Below are some records. Pull every line that contains the word "which".

— START ENTRIES —

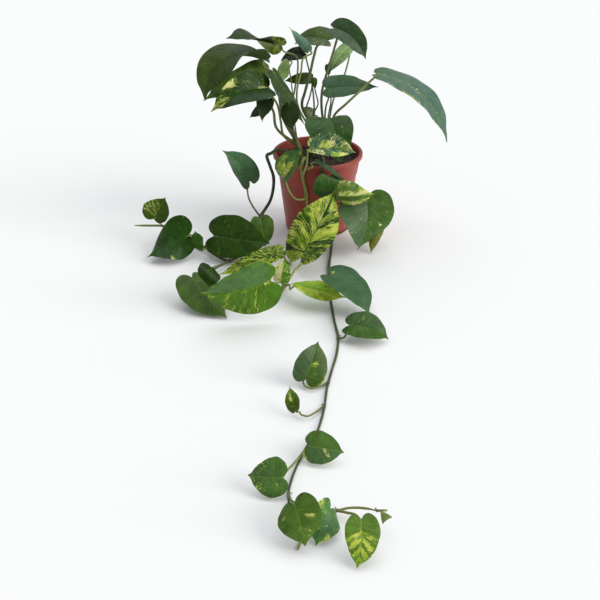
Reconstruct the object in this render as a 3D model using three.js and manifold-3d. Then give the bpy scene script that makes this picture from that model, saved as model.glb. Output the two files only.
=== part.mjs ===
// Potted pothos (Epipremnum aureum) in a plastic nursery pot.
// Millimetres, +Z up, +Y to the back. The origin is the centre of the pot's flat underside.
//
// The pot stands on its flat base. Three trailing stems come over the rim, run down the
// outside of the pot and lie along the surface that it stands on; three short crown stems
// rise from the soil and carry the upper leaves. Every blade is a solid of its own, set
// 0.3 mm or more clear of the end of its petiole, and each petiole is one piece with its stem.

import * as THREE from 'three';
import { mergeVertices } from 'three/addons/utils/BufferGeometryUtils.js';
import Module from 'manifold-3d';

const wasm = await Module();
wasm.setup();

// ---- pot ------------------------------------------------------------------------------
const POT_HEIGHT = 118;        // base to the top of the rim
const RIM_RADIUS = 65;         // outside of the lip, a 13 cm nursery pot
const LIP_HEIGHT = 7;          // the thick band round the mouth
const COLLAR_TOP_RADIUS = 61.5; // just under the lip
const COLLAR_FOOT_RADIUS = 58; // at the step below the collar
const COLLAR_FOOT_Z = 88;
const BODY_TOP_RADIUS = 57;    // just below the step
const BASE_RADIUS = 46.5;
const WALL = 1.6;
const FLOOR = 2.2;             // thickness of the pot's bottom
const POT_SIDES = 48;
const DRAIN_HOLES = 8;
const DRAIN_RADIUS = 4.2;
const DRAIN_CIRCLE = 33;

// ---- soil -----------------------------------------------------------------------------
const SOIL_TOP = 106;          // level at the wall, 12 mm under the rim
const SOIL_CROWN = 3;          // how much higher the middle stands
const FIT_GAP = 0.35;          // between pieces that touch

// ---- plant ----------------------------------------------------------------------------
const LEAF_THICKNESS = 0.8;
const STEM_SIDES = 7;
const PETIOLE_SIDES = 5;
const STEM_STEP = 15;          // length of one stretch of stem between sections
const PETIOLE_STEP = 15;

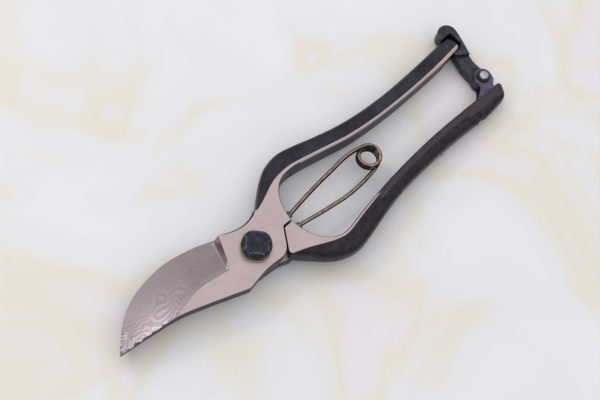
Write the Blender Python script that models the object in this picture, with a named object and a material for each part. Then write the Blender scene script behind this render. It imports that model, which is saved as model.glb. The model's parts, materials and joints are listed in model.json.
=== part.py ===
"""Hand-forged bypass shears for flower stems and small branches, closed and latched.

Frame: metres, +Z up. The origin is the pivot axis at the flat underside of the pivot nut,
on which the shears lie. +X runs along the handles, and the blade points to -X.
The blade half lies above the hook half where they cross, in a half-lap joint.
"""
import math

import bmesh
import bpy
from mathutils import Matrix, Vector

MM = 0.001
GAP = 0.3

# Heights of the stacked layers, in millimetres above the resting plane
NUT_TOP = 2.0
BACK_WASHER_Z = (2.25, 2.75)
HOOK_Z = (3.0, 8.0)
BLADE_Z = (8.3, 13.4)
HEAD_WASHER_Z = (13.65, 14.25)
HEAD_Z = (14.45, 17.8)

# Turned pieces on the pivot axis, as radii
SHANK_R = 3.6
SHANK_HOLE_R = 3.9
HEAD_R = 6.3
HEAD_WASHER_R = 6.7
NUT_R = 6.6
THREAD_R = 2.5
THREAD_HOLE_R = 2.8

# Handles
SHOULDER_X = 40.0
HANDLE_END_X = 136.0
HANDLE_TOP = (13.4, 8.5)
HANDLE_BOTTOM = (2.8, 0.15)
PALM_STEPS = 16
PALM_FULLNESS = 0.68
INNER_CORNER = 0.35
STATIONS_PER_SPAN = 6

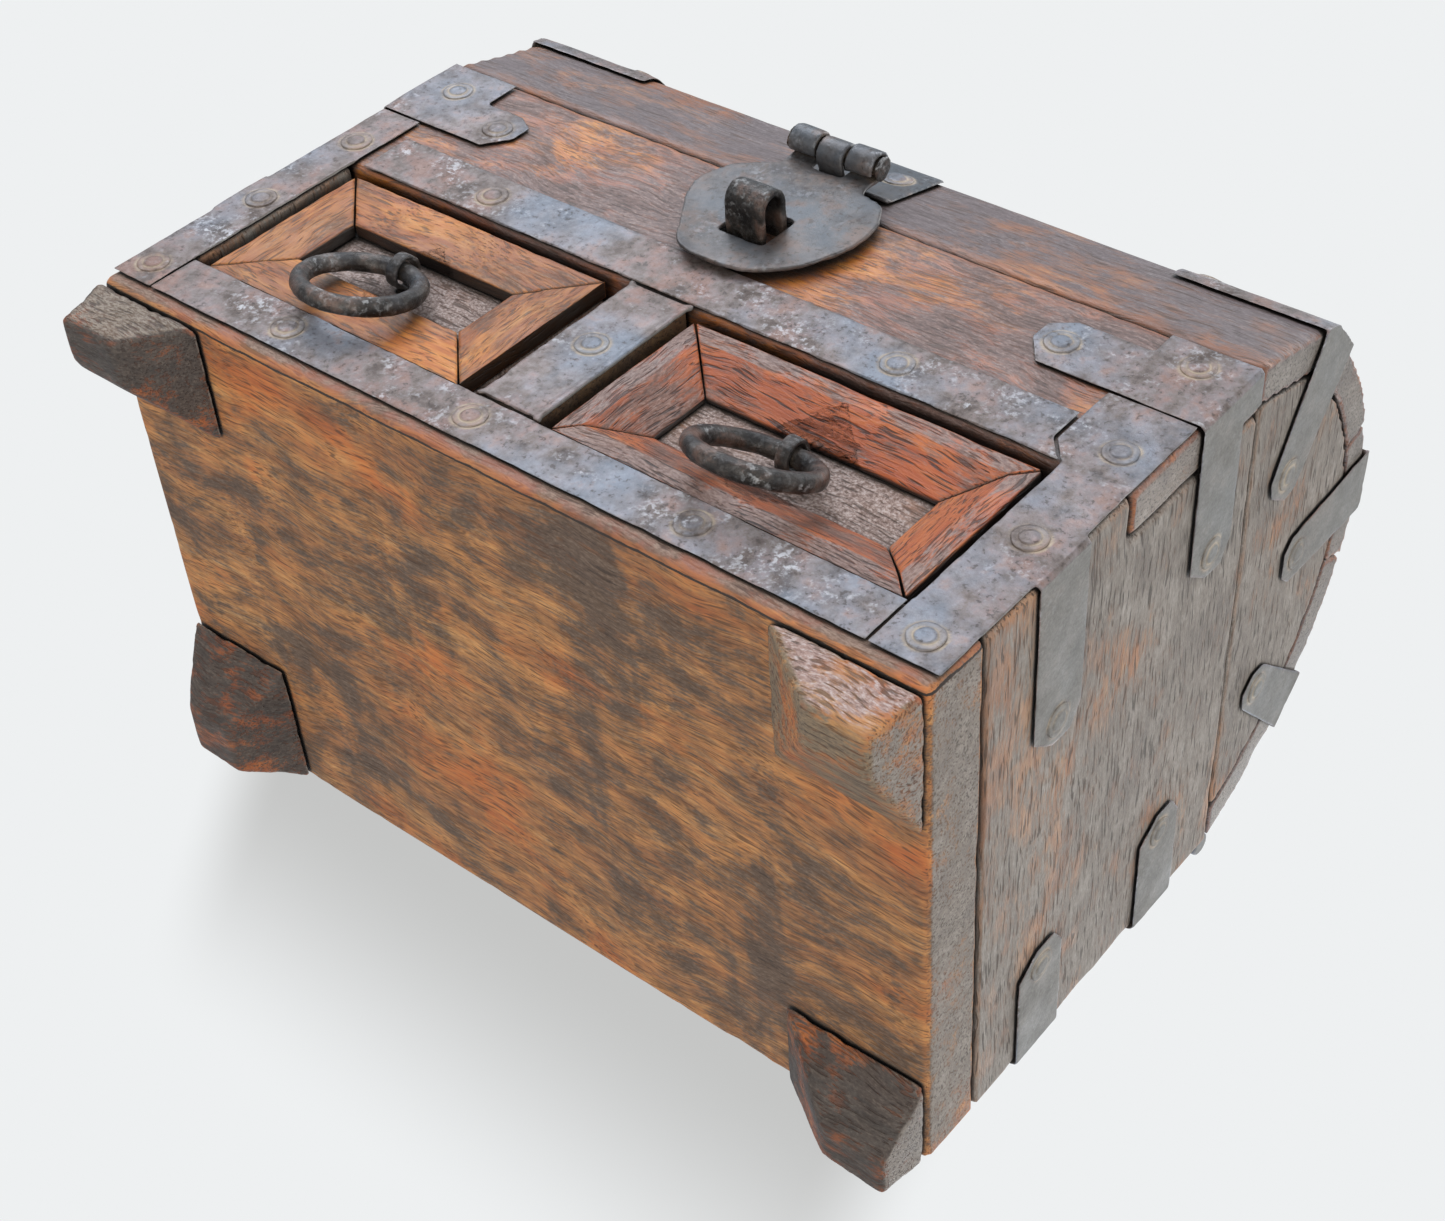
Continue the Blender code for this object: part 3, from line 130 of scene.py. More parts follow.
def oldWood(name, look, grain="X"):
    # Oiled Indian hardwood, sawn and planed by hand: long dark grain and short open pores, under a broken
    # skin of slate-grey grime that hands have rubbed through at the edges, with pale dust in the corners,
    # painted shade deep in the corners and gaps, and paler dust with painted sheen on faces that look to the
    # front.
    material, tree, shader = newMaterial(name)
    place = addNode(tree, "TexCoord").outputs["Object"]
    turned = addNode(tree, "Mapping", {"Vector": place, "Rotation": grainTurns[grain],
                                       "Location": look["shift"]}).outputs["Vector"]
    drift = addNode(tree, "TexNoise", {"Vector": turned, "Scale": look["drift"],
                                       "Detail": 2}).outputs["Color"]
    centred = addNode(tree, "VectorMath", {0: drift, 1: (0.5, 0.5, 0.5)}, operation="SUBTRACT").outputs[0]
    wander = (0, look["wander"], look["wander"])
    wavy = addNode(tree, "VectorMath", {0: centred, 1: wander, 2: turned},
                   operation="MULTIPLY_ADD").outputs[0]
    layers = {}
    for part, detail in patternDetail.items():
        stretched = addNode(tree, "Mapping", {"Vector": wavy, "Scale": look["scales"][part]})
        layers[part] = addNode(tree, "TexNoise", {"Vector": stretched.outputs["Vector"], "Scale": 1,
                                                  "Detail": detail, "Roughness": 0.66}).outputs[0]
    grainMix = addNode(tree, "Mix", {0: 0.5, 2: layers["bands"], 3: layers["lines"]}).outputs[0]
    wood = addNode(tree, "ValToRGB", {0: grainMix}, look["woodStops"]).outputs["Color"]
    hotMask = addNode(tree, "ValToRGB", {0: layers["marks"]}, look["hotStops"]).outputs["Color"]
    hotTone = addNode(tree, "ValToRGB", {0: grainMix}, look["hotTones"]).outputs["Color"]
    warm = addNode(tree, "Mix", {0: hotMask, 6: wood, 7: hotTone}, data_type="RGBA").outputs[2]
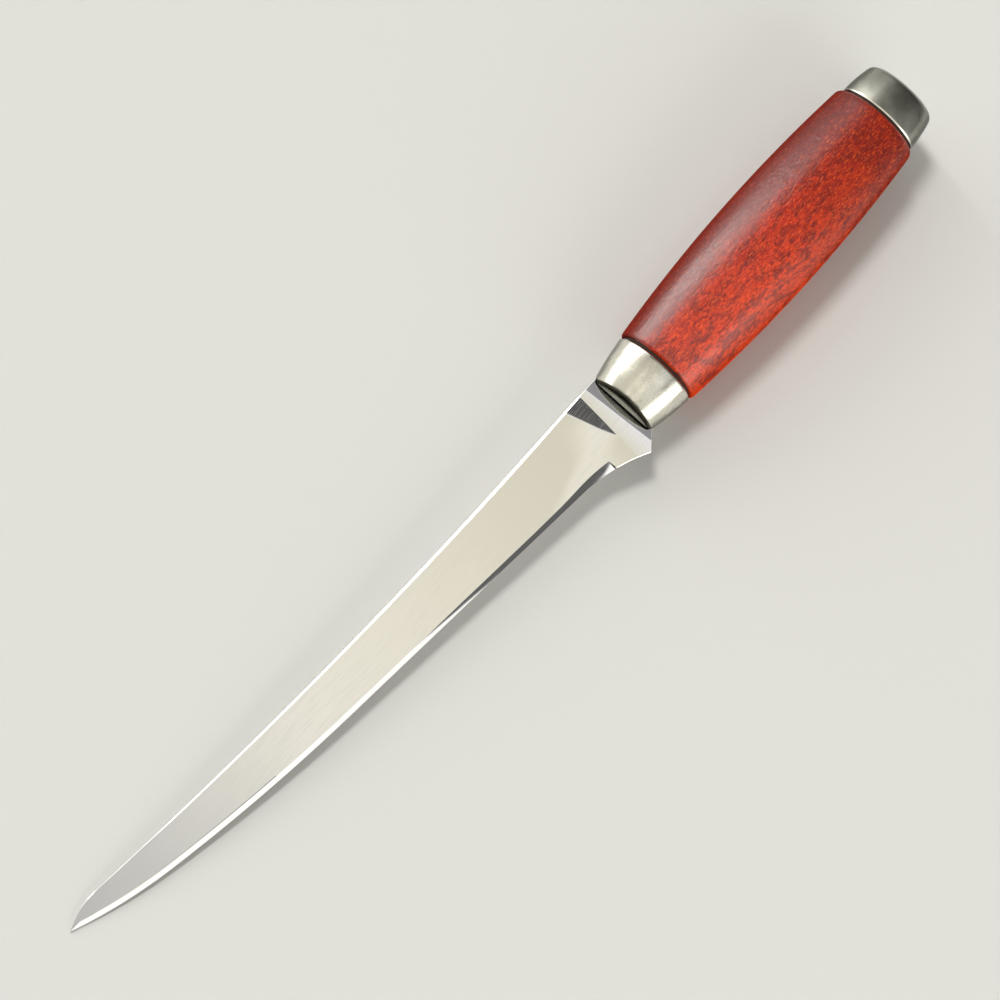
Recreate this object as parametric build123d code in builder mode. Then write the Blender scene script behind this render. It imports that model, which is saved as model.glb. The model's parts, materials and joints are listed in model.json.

— END ENTRIES —

**EXERCISE OUTPUT**
Write the Blender Python script that models the object in this picture, with a named object and a material for each part. Then write the Blender scene script behind this render. It imports that model, which is saved as model.glb. The model's parts, materials and joints are listed in model.json.
on which the shears lie. +X runs along the handles, and the blade points to -X.
Recreate this object as parametric build123d code in builder mode. Then write the Blender scene script behind this render. It imports that model, which is saved as model.glb. The model's parts, materials and joints are listed in model.json.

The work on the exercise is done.